Jury duty


#61

I agree in principal.

Only question is, … would you like you to be on your Jury??

If the answer is no, you’re probably doing the right thing to avoid it.


#62

So if you can afford a better lawyer they can convince the average Joe one way or another? I wouldn’t trust a stranger to look after my dog for 5 minutes let alone decide who is guilty of what. I was 19 when i got called up (and didn’t go). I wasn’t even mature enough to realise the responsibility i had. But sure let me decide on somebodies future.


#63

That’s why it’s not one person deciding but a group of people


#64

I get your point but i still disagree. I’m not overly optimistic when it comes to the general public. I know that makes me a jerk.


#65

Great point. I would definitely not want me to be on my jury. And also not most of the people i know.


#66

I’d prefer my jury not to know me personally, too.


#67

A better lawyer will help whatever the situation.

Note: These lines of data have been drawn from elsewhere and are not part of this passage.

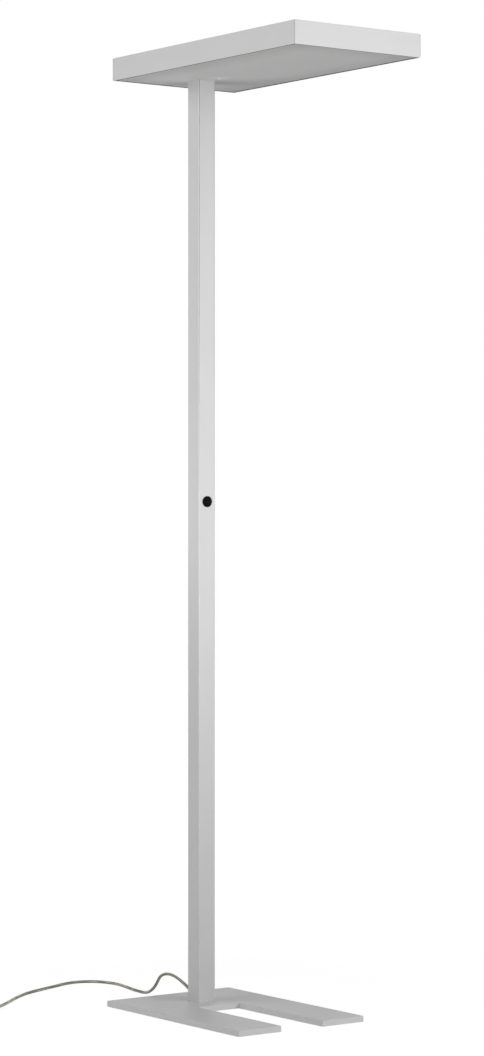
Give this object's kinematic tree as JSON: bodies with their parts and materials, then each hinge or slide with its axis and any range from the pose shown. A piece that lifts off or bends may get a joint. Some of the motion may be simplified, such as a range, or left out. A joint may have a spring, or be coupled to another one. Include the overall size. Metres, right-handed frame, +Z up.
{
  "type": "floor lamp",
  "caption": "Office floor lamp with a flat rectangular light head on a square column, a forked steel foot, a push button and a clear mains cord.",
  "frame": {"origin": "on the floor, under the axis of the square column", "axes": "+Z up, +X the way the head and the foot's prongs reach, +Y to the left of that"},
  "size_m": [0.9445, 0.6385, 1.95],
  "materials": {
    "silver_coated_steel": "satin",
    "silver_aluminium": "satin",
    "raw_aluminium": "satin",
    "zinc_steel": "satin",
    "black_rubber": "matte",
    "black_plastic": "satin",
    "dark_plastic": "satin",
    "white_plastic": "satin",
    "opal_panel": "satin",
    "clear_panel": "gloss",
    "sensor_lens": "satin",
    "led_board": "satin",
    "lead_insulation": "satin",
    "clear_pvc": "satin",
    "strap_fabric": "matte",
    "plug_plastic": "satin",
    "plated_brass": "satin"
  },
  "bodies": {
    "lamp": {"foot_plate": "silver_coated_steel", "foot_pad": "black_rubber", "foot_screws": "zinc_steel", "column": "silver_aluminium", "cord_outlet": "black_rubber", "mains_riser": "clear_pvc", "signal_cable": "black_plastic", "button_ring": "black_plastic", "button_spring": "zinc_steel", "switch_module": "dark_plastic", "frame_front": "silver_aluminium", "frame_rear": "silver_aluminium", "frame_left": "silver_aluminium", "frame_right": "silver_aluminium", "corner_keys": "zinc_steel", "heat_sink": "raw_aluminium", "heat_sink_screws": "zinc_steel", "mounting_plate": "zinc_steel", "mounting_screws": "zinc_steel", "column_screws": "zinc_steel", "cable_grommet": "black_rubber", "terminal_block": "white_plastic", "mains_leads": "lead_insulation", "driver_leads": "lead_insulation", "led_driver": "white_plastic", "driver_screws": "zinc_steel", "led_leads": "lead_insulation", "led_strips_down": "led_board", "led_strips_up": "led_board", "diffuser": "opal_panel", "diffuser_seal": "black_rubber", "diffuser_clips": "zinc_steel", "sensor_module": "white_plastic", "sensor_lens": "sensor_lens", "top_cover": "clear_panel", "mains_cord": "clear_pvc", "cord_coil": "clear_pvc", "cord_strap": "strap_fabric", "plug_body": "plug_plastic", "plug_pins": "plated_brass", "plug_earth_clips": "plated_brass"},
    "button": {"button_cap": "dark_plastic"}
  },
  "joints": [
    {"name": "button_press", "type": "slide", "parent": "lamp", "child": "button", "axis": [-1, 0, 0], "range_m": [0, 0.0015], "stiffness_N_per_m": 800, "springref_m": -0.002, "deforming": ["button_spring"]}
  ]
}
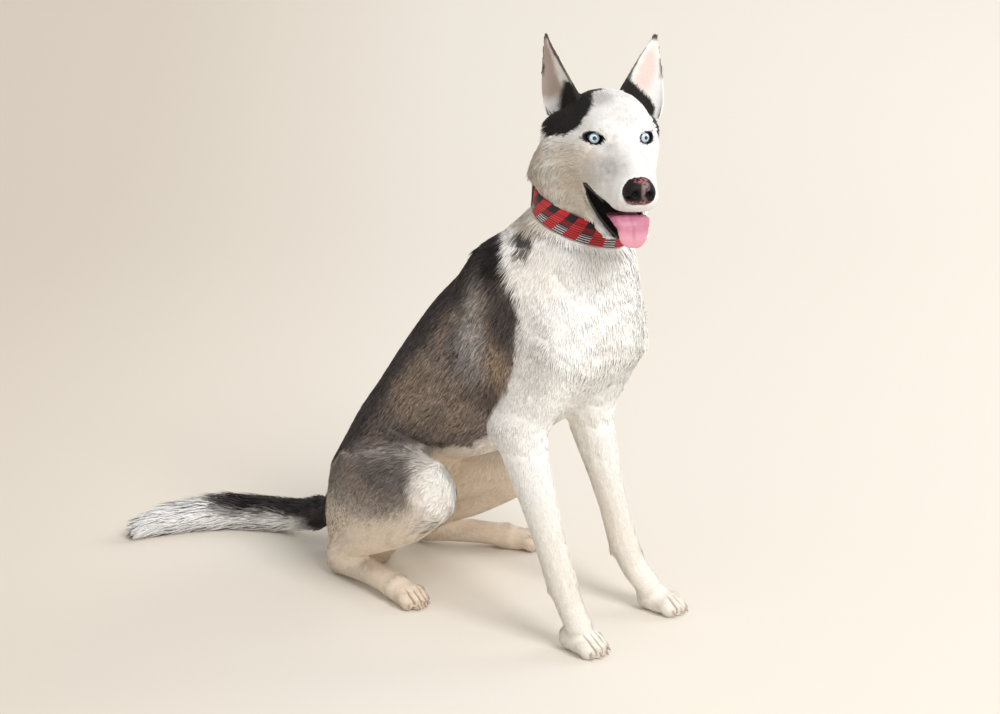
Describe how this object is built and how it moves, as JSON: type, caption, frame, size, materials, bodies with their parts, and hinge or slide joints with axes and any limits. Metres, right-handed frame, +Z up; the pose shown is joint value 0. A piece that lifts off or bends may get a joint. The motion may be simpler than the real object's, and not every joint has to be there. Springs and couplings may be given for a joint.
{
  "type": "siberian husky",
  "caption": "Life-size sitting siberian husky with a woven plaid collar, head turned to its right, mouth open and tongue out.",
  "frame": {"origin": "on the floor under the centre of the bounding box", "axes": "+X the way the body faces, +Y the dog's left, +Z up"},
  "size_m": [0.8802, 0.3758, 0.7912],
  "materials": {
    "white_coat": "soft white fur",
    "dark_coat": "grey and black fur",
    "ear": "short velvety fur",
    "eye": "clear pale blue eye, wet gloss",
    "nose_leather": "black nose leather with pink patches",
    "tongue": "moist pink tongue",
    "claw": "pale horn",
    "collar_webbing": "woven red, black and white plaid webbing"
  },
  "bodies": {
    "root": {"claw_fore_left_1": "claw", "claw_fore_left_2": "claw", "claw_fore_left_3": "claw", "claw_fore_left_4": "claw", "claw_fore_right_1": "claw", "claw_fore_right_2": "claw", "claw_fore_right_3": "claw", "claw_fore_right_4": "claw", "claw_hind_left_1": "claw", "claw_hind_left_2": "claw", "claw_hind_left_3": "claw", "claw_hind_left_4": "claw", "claw_hind_right_1": "claw", "claw_hind_right_2": "claw", "claw_hind_right_3": "claw", "claw_hind_right_4": "claw", "collar": "collar_webbing", "ear_left": "ear", "ear_right": "ear", "eye_left": "eye", "eye_right": "eye", "forearm_left": "white_coat", "forearm_right": "white_coat", "forepaw_left": "white_coat", "forepaw_right": "white_coat", "head": "white_coat", "hind_foot_left": "white_coat", "hind_foot_right": "white_coat", "lower_jaw": "white_coat", "lower_leg_left": "white_coat", "lower_leg_right": "white_coat", "muzzle": "white_coat", "neck": "white_coat", "nose": "nose_leather", "tail": "dark_coat", "thigh_left": "dark_coat", "thigh_right": "dark_coat", "tongue": "tongue", "torso": "dark_coat", "upper_arm_left": "white_coat", "upper_arm_right": "white_coat"}
  },
  "joints": []
}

In a jury, you are one of twelve and, from my experience, the conversations that occur help the group reach a consensus. if you’re unsure of something, you can ask for extra guidance from the judge (on points of law).

I’m very happy with how I carried out my duty when I was called…the first time I was 24, the second time, mid 40s.


#68

Fortunately I am not eligible for jury duty.


#69

Yeah, that age-cut off thing.
Oh well.


#70

Like you my friend, I was not always the polite, shrinking violet that I am these days.


#71

#72

One of the problems with juries is that many people don’t understand what’s being put to them. I’ve seen several people completely misinterpret the meaning of DNA related results and just fill in the gaps with their own bias e.g. “inconclusive” to some people means it doesn’t establish that he didn’t do it. Despite the fact that people are supposed to be innocent until proven guilty there were jurors starting from a position of guilt expecting others to prove the defendant innocent. Not supposed to discriminate, no problems, “but he’s a muslim and he has a facial tick” he looks like he did it. One person didn’t want any confrontation so went along with the consensus. It’s a pretty flawed process.


#73

That’s the same whether it’s a judge or a jury.


#74

In the same way that democracy is a flawed process.


#75

Yes, but don’t you think a judge is maybe a little more educated and experienced in these situations?


#76

Decks sharing his criminal record stories again? :joy:

BTW, Decks, there’s nothing in the dossier, so may need an update via PM. Cheers.


#77

#78

I’m in favour of the jury system. Japan introduced a lay judge system a number of years ago. While a few lay judges may expedite the decision making process (compared with a larger number of jurors), they face the same criticisms of incompetence (not understanding points of law, being emotionally swayed by the skills of the lawyers, individual character traits, etc). Allowing one person, a judge, regardless of his/her sophistication to make a unilateral judgement doesn’t sit well with me. The jury system may have its flaws, but it is the best/fairest option for mine. Improved juror training pre-trial may have some merit, but cost/availability issues might be prohibitive.


#79

Could you not send a link to a ten minute online training site with the letter?


#80

I have been on jury service many times and see it as an important part of your civic duty and also a great opportunity to put some sleazebag away for life; if guilty of course.

After the trial you are free to talk about anything that happened or was said in the court, except where the judge has specifically directed the jury to stay silent, like the identity of a rape victim. You are not supposed to discuss what was said in the jury room or disclose the identity of other jurors, as there may be an appeal and this could prejudice any future case.